## [Written problem]
Give the data below again, word for word.

## [Given data]
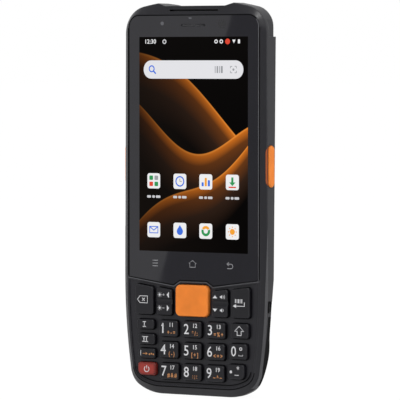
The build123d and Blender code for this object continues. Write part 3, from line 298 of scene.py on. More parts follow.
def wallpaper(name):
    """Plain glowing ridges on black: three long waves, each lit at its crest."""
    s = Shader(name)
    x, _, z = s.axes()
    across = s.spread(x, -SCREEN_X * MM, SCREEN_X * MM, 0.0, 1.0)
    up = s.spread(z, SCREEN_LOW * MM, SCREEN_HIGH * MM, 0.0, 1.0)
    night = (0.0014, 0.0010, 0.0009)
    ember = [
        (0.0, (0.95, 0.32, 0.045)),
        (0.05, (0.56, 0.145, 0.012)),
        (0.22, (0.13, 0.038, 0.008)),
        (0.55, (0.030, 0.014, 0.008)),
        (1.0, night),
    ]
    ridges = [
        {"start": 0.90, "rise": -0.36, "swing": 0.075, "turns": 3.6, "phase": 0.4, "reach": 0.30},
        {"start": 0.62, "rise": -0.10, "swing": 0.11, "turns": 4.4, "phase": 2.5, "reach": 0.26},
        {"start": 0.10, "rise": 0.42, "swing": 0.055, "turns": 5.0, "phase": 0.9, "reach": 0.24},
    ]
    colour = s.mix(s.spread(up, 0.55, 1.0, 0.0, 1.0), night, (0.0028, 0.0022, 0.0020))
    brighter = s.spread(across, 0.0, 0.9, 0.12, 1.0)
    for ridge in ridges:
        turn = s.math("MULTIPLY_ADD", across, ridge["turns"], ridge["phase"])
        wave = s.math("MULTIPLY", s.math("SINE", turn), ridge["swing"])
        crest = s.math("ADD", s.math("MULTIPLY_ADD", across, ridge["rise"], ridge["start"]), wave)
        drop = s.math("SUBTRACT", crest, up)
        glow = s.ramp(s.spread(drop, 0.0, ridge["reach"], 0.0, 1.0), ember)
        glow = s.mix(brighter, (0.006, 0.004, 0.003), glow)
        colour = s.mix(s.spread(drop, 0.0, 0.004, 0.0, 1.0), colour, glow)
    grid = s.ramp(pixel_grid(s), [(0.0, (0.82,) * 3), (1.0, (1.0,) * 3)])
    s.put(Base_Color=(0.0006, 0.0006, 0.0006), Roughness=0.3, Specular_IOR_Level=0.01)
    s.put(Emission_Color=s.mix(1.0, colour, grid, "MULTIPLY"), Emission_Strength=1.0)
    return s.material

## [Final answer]
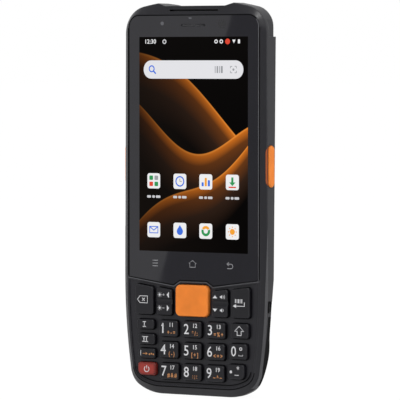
The build123d and Blender code for this object continues. Write part 3, from line 298 of scene.py on. More parts follow.
def wallpaper(name):
    """Plain glowing ridges on black: three long waves, each lit at its crest."""
    s = Shader(name)
    x, _, z = s.axes()
    across = s.spread(x, -SCREEN_X * MM, SCREEN_X * MM, 0.0, 1.0)
    up = s.spread(z, SCREEN_LOW * MM, SCREEN_HIGH * MM, 0.0, 1.0)
    night = (0.0014, 0.0010, 0.0009)
    ember = [
        (0.0, (0.95, 0.32, 0.045)),
        (0.05, (0.56, 0.145, 0.012)),
        (0.22, (0.13, 0.038, 0.008)),
        (0.55, (0.030, 0.014, 0.008)),
        (1.0, night),
    ]
    ridges = [
        {"start": 0.90, "rise": -0.36, "swing": 0.075, "turns": 3.6, "phase": 0.4, "reach": 0.30},
        {"start": 0.62, "rise": -0.10, "swing": 0.11, "turns": 4.4, "phase": 2.5, "reach": 0.26},
        {"start": 0.10, "rise": 0.42, "swing": 0.055, "turns": 5.0, "phase": 0.9, "reach": 0.24},
    ]
    colour = s.mix(s.spread(up, 0.55, 1.0, 0.0, 1.0), night, (0.0028, 0.0022, 0.0020))
    brighter = s.spread(across, 0.0, 0.9, 0.12, 1.0)
    for ridge in ridges:
        turn = s.math("MULTIPLY_ADD", across, ridge["turns"], ridge["phase"])
        wave = s.math("MULTIPLY", s.math("SINE", turn), ridge["swing"])
        crest = s.math("ADD", s.math("MULTIPLY_ADD", across, ridge["rise"], ridge["start"]), wave)
        drop = s.math("SUBTRACT", crest, up)
        glow = s.ramp(s.spread(drop, 0.0, ridge["reach"], 0.0, 1.0), ember)
        glow = s.mix(brighter, (0.006, 0.004, 0.003), glow)
        colour = s.mix(s.spread(drop, 0.0, 0.004, 0.0, 1.0), colour, glow)
    grid = s.ramp(pixel_grid(s), [(0.0, (0.82,) * 3), (1.0, (1.0,) * 3)])
    s.put(Base_Color=(0.0006, 0.0006, 0.0006), Roughness=0.3, Specular_IOR_Level=0.01)
    s.put(Emission_Color=s.mix(1.0, colour, grid, "MULTIPLY"), Emission_Strength=1.0)
    return s.material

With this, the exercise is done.